China’s state-run Xinhua News Agency on Saturday reported a statement by Guo Shuqing — head of the financial supervisor authority and chairman of China Banking and Insurance Regulatory Commission (CBIRC) — which said that rectification of 14 platform companies’ financial businesses had basically been completed.
Though Guo did not name the companies, he is believed to have been partly referring to Alibaba Group and its subsidiary, Ant Group Co., which operate the Alipay mobile and online payment platform.
Ant Group announced Saturday that Alibaba founder Jack Ma was to give up control of Ant Group so the company could further divest in terms of capital and management.
Guo also emphasized that China would use its monetary policy to strengthen support for firms, including major IT companies, to boost the economy.
Late last year, the CBIRC approved Ant Group’s plan to raise 10.5 billion yuan (about ¥200 billion), indicating a complete U-turn on Beijing’s previous stance of control.
The Central Economic Work Conference held in mid-December, which was attended by Chinese President Xi Jinping, announced that China’s 2023 economic policy would “support platform companies to demonstrate their leading role in terms of development, employment and international competition.”
The government’s control of China’s IT giants was reportedly triggered by Ma’s criticism of the authorities in late October 2020. Ma had opined that China’s financial supervision and regulation were outdated.
Ant’s listing — scheduled for the beginning of the following month — was suddenly canceled, and Ma all but disappeared from public view.
China’s reining in of the companies stemmed from its concerns that the IT giants have expanded their influence by leveraging massive amounts of data, such as that pertaining to people’s location and payment history.
The Chinese government viewed such firms to be earning huge profits by monopolizing market profits, going against the principle of common prosperity promoted by Xi.
From April 2021, China has imposed fines of 18.2 billion yuan on Alibaba Group, 3.4 billion yuan on Meituan and 8 billion yuan on Didi Global Inc. for violating anti-monopoly laws.
These strict punitive measures had a major negative impact on the Chinese economy.
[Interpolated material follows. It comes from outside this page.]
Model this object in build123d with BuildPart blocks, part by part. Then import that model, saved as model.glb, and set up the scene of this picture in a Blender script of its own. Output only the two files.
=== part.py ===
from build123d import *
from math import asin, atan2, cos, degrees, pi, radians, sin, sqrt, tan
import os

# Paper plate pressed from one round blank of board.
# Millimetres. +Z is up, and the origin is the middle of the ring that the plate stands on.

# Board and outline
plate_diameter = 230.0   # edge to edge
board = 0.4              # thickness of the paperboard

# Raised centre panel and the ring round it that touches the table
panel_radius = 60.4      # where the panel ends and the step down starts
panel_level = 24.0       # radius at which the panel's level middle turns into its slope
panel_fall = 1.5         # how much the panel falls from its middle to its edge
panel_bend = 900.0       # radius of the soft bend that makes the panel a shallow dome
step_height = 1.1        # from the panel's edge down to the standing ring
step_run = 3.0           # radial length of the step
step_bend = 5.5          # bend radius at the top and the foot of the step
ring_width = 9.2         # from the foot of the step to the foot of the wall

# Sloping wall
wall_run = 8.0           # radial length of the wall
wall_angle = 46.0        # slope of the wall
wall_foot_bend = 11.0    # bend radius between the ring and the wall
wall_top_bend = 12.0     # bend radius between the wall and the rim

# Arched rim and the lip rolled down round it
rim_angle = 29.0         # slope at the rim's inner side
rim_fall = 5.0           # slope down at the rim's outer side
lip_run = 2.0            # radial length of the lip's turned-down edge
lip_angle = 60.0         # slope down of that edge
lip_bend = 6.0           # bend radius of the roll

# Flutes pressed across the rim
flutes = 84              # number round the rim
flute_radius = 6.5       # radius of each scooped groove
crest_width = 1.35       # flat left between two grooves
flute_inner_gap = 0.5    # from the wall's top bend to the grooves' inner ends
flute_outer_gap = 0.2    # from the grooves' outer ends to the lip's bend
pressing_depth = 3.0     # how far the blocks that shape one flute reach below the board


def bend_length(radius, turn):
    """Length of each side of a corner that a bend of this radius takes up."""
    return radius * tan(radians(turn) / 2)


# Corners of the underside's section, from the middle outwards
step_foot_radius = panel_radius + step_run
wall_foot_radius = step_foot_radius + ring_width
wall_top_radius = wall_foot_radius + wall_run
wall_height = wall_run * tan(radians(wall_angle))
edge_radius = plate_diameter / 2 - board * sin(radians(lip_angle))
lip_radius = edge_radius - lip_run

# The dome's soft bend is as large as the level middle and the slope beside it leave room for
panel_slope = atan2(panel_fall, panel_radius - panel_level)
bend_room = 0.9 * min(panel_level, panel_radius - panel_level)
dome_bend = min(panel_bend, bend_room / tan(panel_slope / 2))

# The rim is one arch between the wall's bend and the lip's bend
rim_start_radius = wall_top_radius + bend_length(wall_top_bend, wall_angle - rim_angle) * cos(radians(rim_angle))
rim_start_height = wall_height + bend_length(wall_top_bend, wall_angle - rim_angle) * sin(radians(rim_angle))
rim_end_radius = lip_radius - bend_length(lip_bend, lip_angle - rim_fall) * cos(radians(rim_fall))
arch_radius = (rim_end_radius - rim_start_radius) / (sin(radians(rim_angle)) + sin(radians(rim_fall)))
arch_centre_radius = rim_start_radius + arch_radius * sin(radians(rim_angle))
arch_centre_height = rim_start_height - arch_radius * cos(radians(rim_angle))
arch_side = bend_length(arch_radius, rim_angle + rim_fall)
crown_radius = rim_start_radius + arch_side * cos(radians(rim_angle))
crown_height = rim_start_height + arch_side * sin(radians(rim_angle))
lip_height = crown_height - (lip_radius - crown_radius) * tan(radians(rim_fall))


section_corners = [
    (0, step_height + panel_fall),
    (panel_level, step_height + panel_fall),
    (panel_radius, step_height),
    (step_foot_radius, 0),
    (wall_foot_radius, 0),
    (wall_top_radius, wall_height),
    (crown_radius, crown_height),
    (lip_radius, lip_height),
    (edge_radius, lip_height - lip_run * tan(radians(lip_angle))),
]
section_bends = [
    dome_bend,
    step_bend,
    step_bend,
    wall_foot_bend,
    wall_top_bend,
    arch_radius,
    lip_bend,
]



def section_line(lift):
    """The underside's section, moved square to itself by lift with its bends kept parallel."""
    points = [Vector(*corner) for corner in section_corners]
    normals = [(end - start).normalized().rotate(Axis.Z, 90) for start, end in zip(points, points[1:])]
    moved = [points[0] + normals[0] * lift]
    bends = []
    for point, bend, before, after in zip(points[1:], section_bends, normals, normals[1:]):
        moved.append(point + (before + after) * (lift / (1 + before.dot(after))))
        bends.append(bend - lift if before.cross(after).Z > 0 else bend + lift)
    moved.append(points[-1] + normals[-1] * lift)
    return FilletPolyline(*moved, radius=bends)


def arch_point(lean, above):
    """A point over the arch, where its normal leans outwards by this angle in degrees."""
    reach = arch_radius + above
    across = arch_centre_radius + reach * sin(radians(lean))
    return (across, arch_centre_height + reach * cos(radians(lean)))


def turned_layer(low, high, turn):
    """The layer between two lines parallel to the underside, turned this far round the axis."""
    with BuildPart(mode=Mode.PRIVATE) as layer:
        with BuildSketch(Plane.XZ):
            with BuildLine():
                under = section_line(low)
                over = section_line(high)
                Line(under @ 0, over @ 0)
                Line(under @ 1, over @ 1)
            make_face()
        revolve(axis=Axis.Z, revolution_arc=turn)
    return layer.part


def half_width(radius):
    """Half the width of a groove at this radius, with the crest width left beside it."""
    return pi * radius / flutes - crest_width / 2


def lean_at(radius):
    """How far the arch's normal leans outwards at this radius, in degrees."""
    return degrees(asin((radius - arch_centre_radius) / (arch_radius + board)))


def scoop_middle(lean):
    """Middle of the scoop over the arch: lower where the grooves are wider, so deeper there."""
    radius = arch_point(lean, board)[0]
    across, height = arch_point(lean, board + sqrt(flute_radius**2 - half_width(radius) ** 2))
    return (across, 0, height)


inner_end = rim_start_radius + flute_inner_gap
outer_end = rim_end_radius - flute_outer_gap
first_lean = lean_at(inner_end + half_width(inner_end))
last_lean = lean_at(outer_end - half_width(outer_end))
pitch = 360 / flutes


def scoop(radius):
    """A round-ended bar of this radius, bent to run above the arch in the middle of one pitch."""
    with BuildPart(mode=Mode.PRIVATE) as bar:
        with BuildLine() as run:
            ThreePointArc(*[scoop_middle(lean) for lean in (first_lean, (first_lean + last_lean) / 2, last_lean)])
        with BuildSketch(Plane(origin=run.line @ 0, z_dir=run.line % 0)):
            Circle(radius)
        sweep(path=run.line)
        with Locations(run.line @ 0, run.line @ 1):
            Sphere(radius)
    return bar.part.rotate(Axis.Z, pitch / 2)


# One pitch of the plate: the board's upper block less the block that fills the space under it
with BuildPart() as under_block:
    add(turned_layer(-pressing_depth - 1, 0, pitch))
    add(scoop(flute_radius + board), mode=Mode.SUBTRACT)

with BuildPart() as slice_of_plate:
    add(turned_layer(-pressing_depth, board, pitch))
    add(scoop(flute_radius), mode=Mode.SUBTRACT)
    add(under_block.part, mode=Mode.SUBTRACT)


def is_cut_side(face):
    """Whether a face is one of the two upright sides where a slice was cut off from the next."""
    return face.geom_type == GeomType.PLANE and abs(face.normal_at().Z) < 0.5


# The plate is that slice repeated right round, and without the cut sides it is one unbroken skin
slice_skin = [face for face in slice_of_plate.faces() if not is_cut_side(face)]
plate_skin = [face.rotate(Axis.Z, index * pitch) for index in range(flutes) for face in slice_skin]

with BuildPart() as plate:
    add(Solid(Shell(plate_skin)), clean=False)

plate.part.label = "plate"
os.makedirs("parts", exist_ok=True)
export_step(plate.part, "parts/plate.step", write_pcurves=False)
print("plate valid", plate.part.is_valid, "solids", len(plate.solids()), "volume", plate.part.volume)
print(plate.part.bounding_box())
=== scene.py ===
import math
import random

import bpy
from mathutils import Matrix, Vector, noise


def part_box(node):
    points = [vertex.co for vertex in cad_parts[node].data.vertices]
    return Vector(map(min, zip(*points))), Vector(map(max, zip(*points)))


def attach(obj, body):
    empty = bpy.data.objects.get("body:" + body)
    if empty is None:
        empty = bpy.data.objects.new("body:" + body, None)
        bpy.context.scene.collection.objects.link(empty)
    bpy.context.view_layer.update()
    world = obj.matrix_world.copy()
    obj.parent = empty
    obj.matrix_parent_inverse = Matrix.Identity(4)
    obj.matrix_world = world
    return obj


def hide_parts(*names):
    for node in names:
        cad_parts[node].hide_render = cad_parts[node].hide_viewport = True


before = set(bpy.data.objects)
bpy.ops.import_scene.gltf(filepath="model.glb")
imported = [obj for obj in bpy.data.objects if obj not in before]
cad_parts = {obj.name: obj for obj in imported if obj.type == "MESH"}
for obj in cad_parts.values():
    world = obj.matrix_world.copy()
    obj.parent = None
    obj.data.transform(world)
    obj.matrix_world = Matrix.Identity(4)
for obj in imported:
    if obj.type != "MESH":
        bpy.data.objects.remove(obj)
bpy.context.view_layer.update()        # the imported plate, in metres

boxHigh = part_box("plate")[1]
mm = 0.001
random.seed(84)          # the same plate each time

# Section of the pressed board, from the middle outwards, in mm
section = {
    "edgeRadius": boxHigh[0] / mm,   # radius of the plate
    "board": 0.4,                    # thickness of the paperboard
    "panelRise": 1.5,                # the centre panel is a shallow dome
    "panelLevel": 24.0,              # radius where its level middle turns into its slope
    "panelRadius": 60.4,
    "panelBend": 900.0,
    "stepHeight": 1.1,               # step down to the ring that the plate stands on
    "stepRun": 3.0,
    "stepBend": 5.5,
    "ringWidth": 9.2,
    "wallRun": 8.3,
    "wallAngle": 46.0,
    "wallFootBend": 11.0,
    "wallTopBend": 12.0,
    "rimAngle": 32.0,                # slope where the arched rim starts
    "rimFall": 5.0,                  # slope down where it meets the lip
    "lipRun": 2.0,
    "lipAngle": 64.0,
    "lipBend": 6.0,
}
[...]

Alibaba and Meituan suffered huge losses in profit and some IT giants had to cut thousands of jobs.
Many students hope to find employment within China’s IT industry, but with companies closing their doors to new hires, the country’s unemployment rate for 16-24-year-olds remains a high 17%.
The Chinese economy slowed in 2022, partly due to the financial difficulties experienced by the IT giants, and growth is likely to fall far short of the targeted rate of around 5.5%.
“Major IT firms have demonstrated their obedience to the party and the government, and thus there is no longer a need for the authorities to impose strict controls that sacrifice the economy,” an economist said.
Yet, uncertainty remains as to whether the shift in the Chinese government’s stance will lead to an immediate boost. Following nearly two years of government controls, entrepreneurship in the IT sector has been severely hampered in some respects, and this is expected to have a lingering impact on medium- to long-term economic growth, observers say.